* WRITTEN TASK
Keep only the lines of the listing that include the word "part", and copy them.

____ PROVIDED MATERIAL

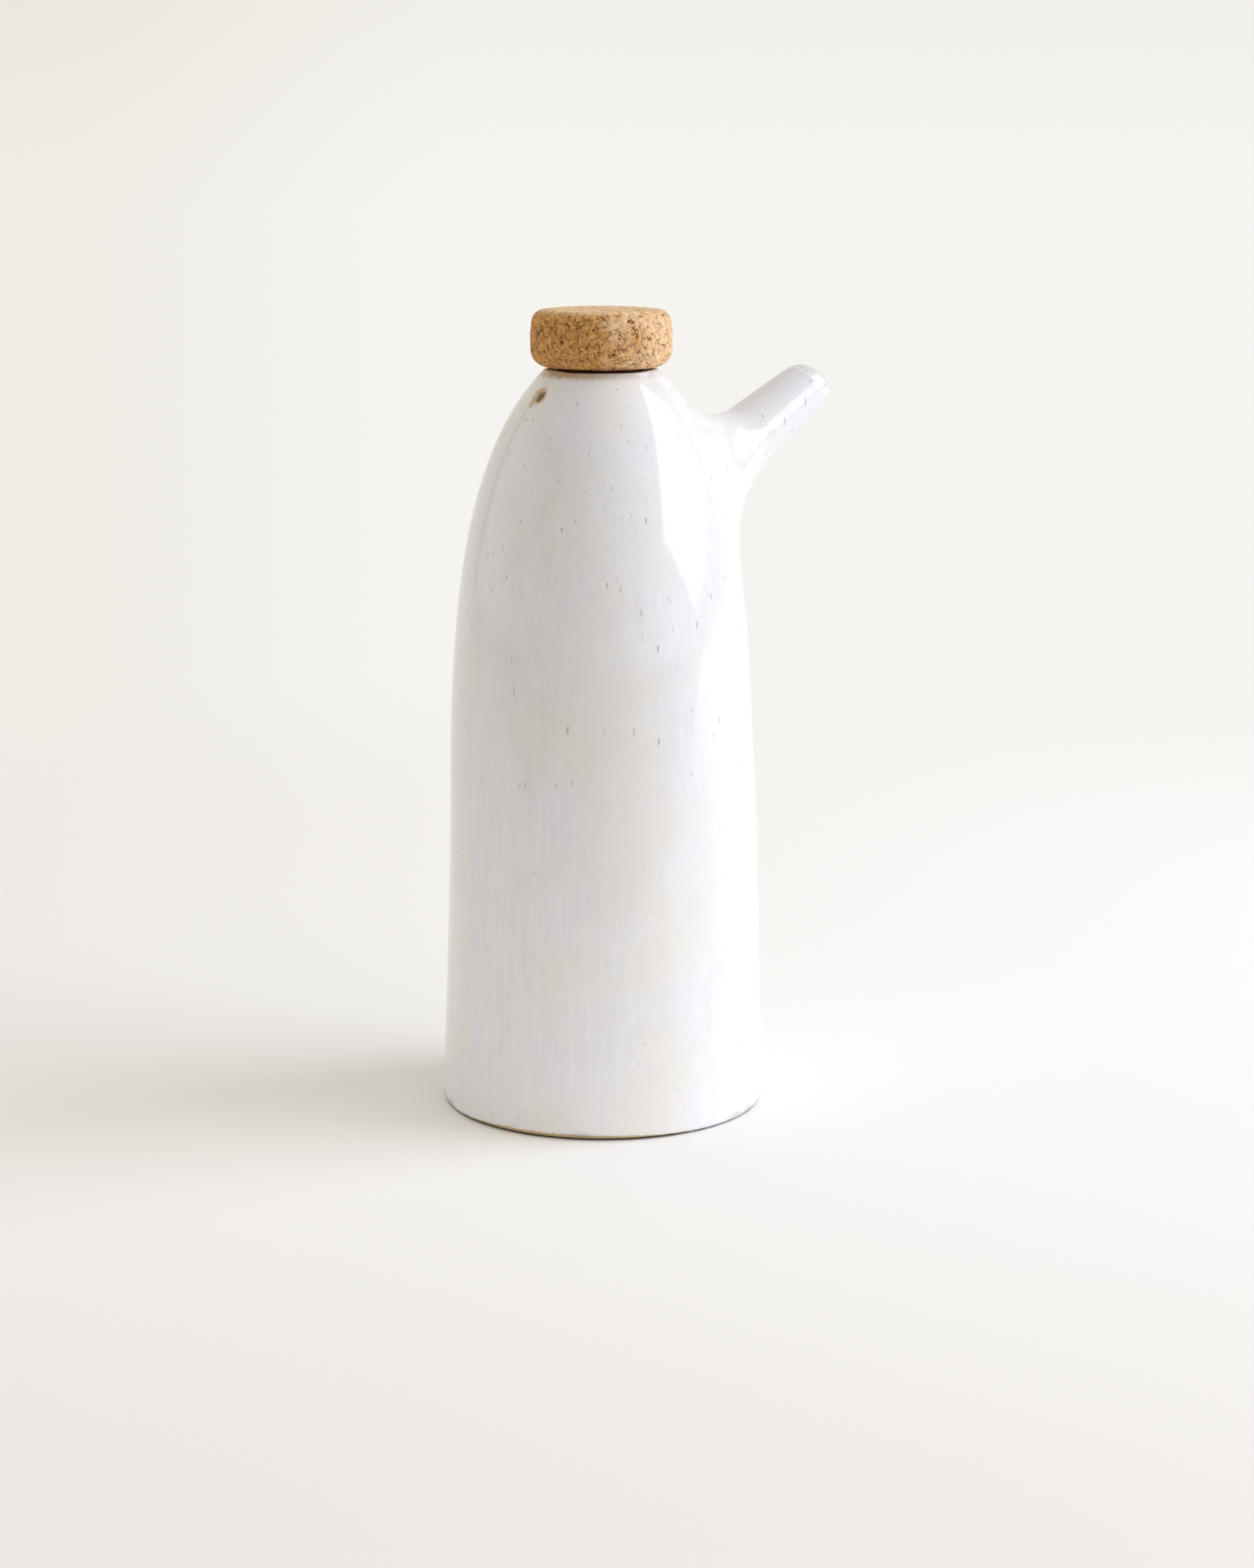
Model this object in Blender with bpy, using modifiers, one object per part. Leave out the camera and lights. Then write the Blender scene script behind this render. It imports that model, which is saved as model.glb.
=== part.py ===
"""A stoneware oil bottle with a luted spout and a cork stopper.

Everything is in metres. The foot stands on z = 0 with its centre at the origin,
+Z is up, and the spout points along +X.
"""

import math

import bmesh
import bpy
from mathutils import Vector

# Turned pieces
TURN_STEPS = 64
CLEARANCE = 0.0003
SHARP_ANGLE = math.radians(40.0)

# Outer wall of the body: a slight taper that closes in along a superellipse
FOOT_BEVEL_WIDTH = 0.0010
FOOT_BEVEL_HEIGHT = 0.0010
WALL_RADIUS = 0.0400
WALL_TAPER = 0.0293
SHOULDER_START = 0.0600
SHOULDER_SQUARENESS = 4.06
SHOULDER_FULLNESS = 1.70
WALL_ROWS = 24
WALL_ROW_GATHER = 1.7
NORMAL_REACH = 0.0004
WALL_THICKNESS = 0.0042
FLOOR_THICKNESS = 0.0060
FLOOR_CORNER_RADIUS = 0.0060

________

* ANSWER FOR THIS EXERCISE
Model this object in Blender with bpy, using modifiers, one object per part. Leave out the camera and lights. Then write the Blender scene script behind this render. It imports that model, which is saved as model.glb.
=== part.py ===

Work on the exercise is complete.